=== Data shown ===

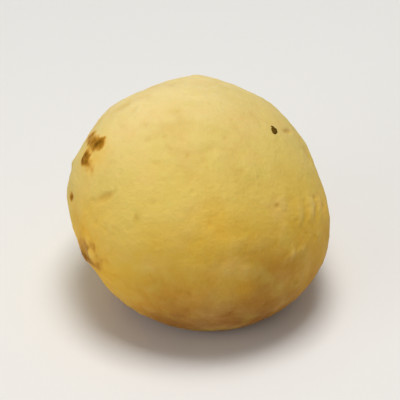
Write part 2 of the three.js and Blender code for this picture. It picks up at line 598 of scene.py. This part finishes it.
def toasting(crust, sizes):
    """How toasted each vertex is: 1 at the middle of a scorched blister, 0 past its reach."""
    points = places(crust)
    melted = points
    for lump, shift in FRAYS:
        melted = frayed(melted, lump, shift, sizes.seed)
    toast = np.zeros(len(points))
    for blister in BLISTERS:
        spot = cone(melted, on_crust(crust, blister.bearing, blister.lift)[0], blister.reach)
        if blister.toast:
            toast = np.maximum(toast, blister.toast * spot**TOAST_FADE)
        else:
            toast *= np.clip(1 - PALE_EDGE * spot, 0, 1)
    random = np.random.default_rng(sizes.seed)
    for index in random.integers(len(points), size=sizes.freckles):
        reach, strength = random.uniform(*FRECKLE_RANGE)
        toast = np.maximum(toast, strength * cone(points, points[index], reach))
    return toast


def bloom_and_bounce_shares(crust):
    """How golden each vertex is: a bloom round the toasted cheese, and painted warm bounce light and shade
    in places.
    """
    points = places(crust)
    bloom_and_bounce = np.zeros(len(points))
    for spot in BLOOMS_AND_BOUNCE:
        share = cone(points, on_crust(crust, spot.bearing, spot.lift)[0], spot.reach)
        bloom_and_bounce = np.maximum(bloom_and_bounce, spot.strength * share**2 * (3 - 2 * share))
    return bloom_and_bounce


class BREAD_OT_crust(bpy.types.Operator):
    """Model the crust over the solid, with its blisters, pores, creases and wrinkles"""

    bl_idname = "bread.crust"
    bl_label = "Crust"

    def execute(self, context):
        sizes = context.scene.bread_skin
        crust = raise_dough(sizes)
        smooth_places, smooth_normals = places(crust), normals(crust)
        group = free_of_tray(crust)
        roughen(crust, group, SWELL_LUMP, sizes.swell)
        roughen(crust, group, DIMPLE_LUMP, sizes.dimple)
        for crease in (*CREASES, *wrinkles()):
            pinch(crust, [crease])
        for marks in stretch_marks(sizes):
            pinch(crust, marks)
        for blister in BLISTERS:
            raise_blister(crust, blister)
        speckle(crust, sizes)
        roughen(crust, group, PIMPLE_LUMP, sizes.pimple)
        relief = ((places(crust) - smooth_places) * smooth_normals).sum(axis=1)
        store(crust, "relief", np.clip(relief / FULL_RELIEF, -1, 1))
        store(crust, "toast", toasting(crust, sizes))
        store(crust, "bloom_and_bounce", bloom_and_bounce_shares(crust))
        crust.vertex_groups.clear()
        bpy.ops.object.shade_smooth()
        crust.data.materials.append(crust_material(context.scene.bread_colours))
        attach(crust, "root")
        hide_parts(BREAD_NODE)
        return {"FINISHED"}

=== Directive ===
From the data, pick out every line that includes "scene".

=== Task result ===
Write part 2 of the three.js and Blender code for this picture. It picks up at line 598 of scene.py. This part finishes it.
        sizes = context.scene.bread_skin
        crust.data.materials.append(crust_material(context.scene.bread_colours))